If you’re reading this article and are curious about future opportunities, the best next step is to set up a short call with me. That conversation allows us to get to know each other, answer your questions, and — if it’s a fit — qualify you for 506(b) opportunities when they arise.
Rule 506(c): Publicly Marketed Opportunities
Requires all investors to be accredited.
Can be publicly advertised.
Accreditation must be verified by a third party (CPA, attorney, or accredited verification service).
What Is an Accredited Investor?
To qualify as an accredited investor, you must meet at least one of the following criteria:
Income Test:
Earned $200,000 or more in each of the last 2 years (single), OR
Earned $300,000 or more in each of the last 2 years (joint with spouse), AND
Have a reasonable expectation of earning the same this year.
Net Worth Test:
Have a net worth of over $1,000,000 (alone or with a spouse), excluding the value of your primary residence.
(There are additional ways institutions or licensed professionals can qualify, but these are the main criteria for individual investors.)
What Is a Sophisticated Investor?
A sophisticated investor is someone who may not meet the income or net worth thresholds above, but who has sufficient knowledge and experience in financial and business matters to evaluate the risks and merits of a particular investment.
The SEC doesn’t define this with hard numbers, but examples include:
Investors with prior experience in real estate, private businesses, or complex financial products.
Professionals with backgrounds in finance, accounting, law, or related fields.
Individuals who can demonstrate they understand the risks, liquidity constraints, and potential downsides of private placements.

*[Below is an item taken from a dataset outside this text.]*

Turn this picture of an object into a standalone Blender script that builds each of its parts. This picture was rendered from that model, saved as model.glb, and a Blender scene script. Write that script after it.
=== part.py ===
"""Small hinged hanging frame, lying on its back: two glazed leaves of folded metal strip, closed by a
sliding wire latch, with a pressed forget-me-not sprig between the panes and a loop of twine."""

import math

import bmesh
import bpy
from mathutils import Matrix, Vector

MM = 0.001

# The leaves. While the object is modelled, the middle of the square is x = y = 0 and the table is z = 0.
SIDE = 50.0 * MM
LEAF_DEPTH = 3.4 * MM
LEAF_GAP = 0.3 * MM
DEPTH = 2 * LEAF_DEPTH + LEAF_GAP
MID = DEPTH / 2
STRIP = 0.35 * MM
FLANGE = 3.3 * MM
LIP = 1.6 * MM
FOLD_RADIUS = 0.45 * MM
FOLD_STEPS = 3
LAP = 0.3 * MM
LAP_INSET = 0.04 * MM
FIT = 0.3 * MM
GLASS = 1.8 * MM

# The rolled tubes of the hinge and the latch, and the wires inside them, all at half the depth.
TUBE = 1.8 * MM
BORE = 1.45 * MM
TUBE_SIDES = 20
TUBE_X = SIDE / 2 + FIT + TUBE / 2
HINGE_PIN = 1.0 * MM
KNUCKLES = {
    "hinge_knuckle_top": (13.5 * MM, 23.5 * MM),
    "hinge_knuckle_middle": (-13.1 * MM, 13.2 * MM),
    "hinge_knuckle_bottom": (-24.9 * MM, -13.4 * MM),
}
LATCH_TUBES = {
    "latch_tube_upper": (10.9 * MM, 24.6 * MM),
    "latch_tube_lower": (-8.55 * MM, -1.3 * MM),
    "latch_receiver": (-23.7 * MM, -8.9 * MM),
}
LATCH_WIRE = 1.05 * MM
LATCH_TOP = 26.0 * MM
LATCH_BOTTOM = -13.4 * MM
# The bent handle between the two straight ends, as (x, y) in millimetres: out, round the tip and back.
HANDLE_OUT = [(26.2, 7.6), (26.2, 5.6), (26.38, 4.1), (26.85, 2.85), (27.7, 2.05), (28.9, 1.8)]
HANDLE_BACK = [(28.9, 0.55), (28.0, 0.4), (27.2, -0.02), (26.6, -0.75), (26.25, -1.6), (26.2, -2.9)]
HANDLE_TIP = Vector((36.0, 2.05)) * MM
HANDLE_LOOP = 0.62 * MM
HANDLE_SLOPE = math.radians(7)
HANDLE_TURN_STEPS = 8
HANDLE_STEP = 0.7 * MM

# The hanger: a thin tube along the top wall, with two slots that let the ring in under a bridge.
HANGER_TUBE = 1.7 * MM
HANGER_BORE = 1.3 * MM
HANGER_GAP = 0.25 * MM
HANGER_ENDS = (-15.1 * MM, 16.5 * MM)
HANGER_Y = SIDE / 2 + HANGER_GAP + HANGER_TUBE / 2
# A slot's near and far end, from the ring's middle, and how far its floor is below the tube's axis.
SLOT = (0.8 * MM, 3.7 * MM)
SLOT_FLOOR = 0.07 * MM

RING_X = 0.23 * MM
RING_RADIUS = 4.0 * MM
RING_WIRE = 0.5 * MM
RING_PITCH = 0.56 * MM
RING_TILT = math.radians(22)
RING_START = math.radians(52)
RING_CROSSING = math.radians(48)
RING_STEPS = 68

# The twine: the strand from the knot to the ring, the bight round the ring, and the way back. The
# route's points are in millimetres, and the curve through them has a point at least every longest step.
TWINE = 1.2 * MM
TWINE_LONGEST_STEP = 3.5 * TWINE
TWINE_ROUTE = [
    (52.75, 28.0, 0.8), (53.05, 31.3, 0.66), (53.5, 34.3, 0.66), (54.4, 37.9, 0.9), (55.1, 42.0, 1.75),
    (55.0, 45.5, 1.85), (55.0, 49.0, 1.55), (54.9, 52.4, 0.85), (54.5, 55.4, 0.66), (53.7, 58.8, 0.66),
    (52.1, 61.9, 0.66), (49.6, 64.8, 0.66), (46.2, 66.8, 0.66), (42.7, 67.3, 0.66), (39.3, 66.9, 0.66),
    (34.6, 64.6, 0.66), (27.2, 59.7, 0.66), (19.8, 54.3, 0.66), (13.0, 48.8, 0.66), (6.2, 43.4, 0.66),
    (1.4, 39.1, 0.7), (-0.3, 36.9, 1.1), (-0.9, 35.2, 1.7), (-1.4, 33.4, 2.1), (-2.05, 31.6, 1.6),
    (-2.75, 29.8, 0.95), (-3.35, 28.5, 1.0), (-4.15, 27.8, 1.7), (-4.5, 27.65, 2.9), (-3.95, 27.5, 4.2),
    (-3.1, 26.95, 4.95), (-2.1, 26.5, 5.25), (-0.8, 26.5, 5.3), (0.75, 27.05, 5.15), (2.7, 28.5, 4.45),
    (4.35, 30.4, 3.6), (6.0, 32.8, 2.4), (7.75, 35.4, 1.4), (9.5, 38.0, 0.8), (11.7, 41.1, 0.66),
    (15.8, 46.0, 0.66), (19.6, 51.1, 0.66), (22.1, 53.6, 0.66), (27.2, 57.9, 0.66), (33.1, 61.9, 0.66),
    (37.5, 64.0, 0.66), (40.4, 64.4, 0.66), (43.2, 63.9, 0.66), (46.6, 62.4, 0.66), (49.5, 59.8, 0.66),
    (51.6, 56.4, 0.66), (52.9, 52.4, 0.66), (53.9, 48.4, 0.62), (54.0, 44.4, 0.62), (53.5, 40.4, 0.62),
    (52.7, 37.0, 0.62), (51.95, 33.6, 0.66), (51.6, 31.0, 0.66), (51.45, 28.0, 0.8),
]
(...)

Under Rule 506(b), sponsors can accept up to 35 sophisticated investors — provided they can reasonably document that these investors are capable of evaluating the offering.
In practice, this means if you don’t yet qualify as accredited, you may still be able to participate in certain 506(b) opportunities — but only if you’ve established a relationship with the sponsor and demonstrated sufficient financial understanding.
Minimum Investments
Most syndications have minimums ranging from $50,000 to $100,000. This ensures a manageable investor group and meaningful capital commitments.
Some sponsors also allow additional investments in increments (e.g., $25K), but the standard starting point is around $50K.
The Syndication Lifecycle
Understanding the timeline helps you set expectations. While every deal is different, most follow a 5–7 year lifecycle:
Capital Raise & Closing (Months 0–3): Investors commit capital, sign subscription documents, and wire funds. Sponsor closes on the property.
Business Plan Execution (Years 1–3): Renovations, operational improvements, and stabilization occur. Distributions begin once cash flow stabilizes.
Ongoing Operations (Years 2–6): Investors receive steady cash flow, along with quarterly reports and annual K-1 tax documents. Sponsor manages the property and executes the plan.
Exit (Years 5–7+): The property is sold or refinanced. Investors receive their original capital back (return of capital) plus profits (return on capital).
What LPs Can Expect
Before Investing: You’ll receive a Private Placement Memorandum (PPM), operating agreement, and business plan to review.
At Commitment: You’ll sign a subscription agreement and wire funds.
During the Hold: Expect quarterly financial reports, updates on occupancy and renovations, and regular cash distributions (monthly or quarterly).
Annually: You’ll receive a K-1 tax form, reflecting your share of income, losses, and depreciation.
At Exit: You’ll receive your original investment back plus your share of profits.
Key Questions to Ask About Timelines
How long is the projected hold period, and why was that timeframe chosen?
When do you expect distributions to begin, and what needs to happen first?
Do you plan to refinance, get a supplemental loan, or sell as the exit strategy?
How often will investors be updated?
When are K-1s typically issued?
Why This Matters
When you understand how syndications work — who qualifies, the minimums, and what the timeline looks like — the process becomes less intimidating. You know what questions to ask, and you won’t be surprised by how long your capital will be committed. It's important for LPs to understand both the commitment required upfront and the projected timing of return on capital and return of capital.